I think that when looking at a book store, music and teaching CD's and books, it is completely reasonable to charge money. There are many people who are using this as their job. Even if the one speaking, writing, singing, or playing their instruments considers it their ministry, there are still the companies who are recording, editing, and producing the material. And there are obvious costs involved.

However, when you are considering the people ministering in their local churches or traveling because God has told them to, that is where the whole subject of "freely giving" should go into effect.

My question might be then... How does this relate to paid staff at our churches?

Thanks

Renny said...

Well put Marla when you said that Paul “never trusted that money would supply all his needs...he trusted God for that.” That comes through in all of his writing on the subject. The interesting thing, not only in 2 Corinthians 8 and 9, but also in 1 Corinthians 16, is that indeed Paul was exhorting the Saints to give. The only thing is, he was not taking up a collection for himself, but for other Christians who were in need. There is no indication in scripture that Paul ever held out the bag for himself, but all the scripture references in my entry point to the opposite: that though he had the right to support based on “the worker being worthy of his wages”, he laid it down. More than that, he went beyond this by labouring for his keep amongst those he ministered to so that he might serve as an example to them.

There’s no question that “stinginess” is biblically condemned. I think it is reasonable to suggest that the parable of the talents applies also to people who “took, took, took” without, as it were, “re-investing” what they received, in terms of money, time, giftings, and everything that God has given them.

Ultimately, everyone, whether ministering or ministered to, will be made to give an account to God on the basis of his word.

Renny said...

Serenity, thanks for the input. I don’t have anything to add to what I have already said about Christian merchandise or what people “consider” to be their “ministry” (other than how it pertains to church staff; what ultimately matters is not what we “consider” but what God has defined as ministry...).

As for paid staff at churches, it is admittedly a bit tricky. When it comes to how to “do church”, the Bible appears vague enough to allow for innovation depending on our culture, circumstances, etc. In other words, the Bible doesn’t say the church shouldn’t have programs, a legal corporate entity, its own buildings, staff etc. While these things are the norm in today’s visible church, and are not biblically disallowable, they are still worldly structures, and therefore come with worldly concerns and problems. As such, they should be handled with a spirit of prayer and discernment, and a willingness to let go of them if the Lord so leads.

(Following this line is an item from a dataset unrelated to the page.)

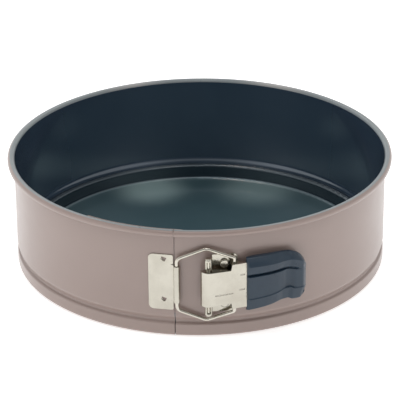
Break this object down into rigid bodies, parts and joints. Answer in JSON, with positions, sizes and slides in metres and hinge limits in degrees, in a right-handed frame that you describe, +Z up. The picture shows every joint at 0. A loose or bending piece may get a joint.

Here it must once again be stressed that “ministry” should be defined biblically. Many church staff positions cannot be defined as “ministry”. If I am hired by an incorporated church organization to be a secretary, groundskeeper or what-have-you, it is a job for which there is a contractual exchange of service for money between myself and the incorporated entity (such was the case when I worked at the Canadian headquarters of Campus Crusade for Christ). It is not a biblically defined “spiritual gifting” – although I may very well carry out some spiritual gifting in my comings and goings on the job.

So there shouldn't be a problem with people who work as such to expect a salary from those who, for whatever reason, choose to “do church” with their own buildings, corporate entity etc. I for one tend to prefer fellowshipping in groups (like my old church in Langley at www.slef.ca) that don’t “do church” this way.

As for “church pastors”, keep in mind that just because a church hires someone to be a pastor, it doesn’t necessarily mean that person has been gifted by God in that way. A church board could very conceivably write a job description for a “pastor” that looks more like a job description for a CEO, and give the job to whoever they see fit without regard to how God has actually gifted the person or defines what a pastor is in his word.

If someone who is gifted as a pastor accepts such a position, it is hoped that such a person has already been demonstrating and operating in his gifting outside of actually being hired as a “church pastor”. Hopefully he has already been "speaking the truth in love" in such a way that has been bearing fruit, and has been strengthening others to do likewise (Eph. 4:11-15). And hopefully if he accepts the position and the accompanying salary, he does so with a thankful heart, and is ready to let go of the position if God so leads, without letting go of the gifting and calling God has placed upon him. Such a person is exhorted to walk in the following attitude of Paul (1 Cor.9:14-21):

“So also the Lord directed those who proclaim the gospel to get their living from the gospel. But I have used none of these things and I am not writing these things so that it will be done so in my case; for it would be better for me to die than have any man make my boast an empty one. For if I preach the gospel, I have nothing to boast of, for I am under compulsion; for woe is me if I do not preach the gospel. For if I do this voluntarily, I have a reward; but if against my will, I have a stewardship entrusted to me. What then is my reward? That, when I preach the gospel, I may offer the gospel without charge, so as not to make full use of my right in the gospel.”

Anonymous said...

Renny. Well said & well read. To me, it is clear that Paul was setting the best example as an apostle (leader of leaders). Ponder this: If there was a need for tent in the Church would Paul of made it? Would he have considered asking other tent makers in the Church to help him make it without wages? I'm not sure that he would have done so. Instead, I think he would have offered up the need, collected money, and paid the tradesman Brother for his labor. But, I digress, choosing to be the leader of leaders he would have done the later and donated his own skill to the effort. Regardless I find it amazing how easily members of our body assume that a discount on crasftsmanship is assumed if you are a member of the Body. My 2 Cents, or 3.

-
David T.

David T.

Renny said...

Fair comment, David. It's hard to know exactly how such a scenario would have played out, but your description sounds reasonable in light of the principles Paul preached. In his time and ever since, Paul's example has spurred countless others to "freely (and joyfully) give" of their resources (be it finances, time or otherwise) for the sake of the cross of Jesus.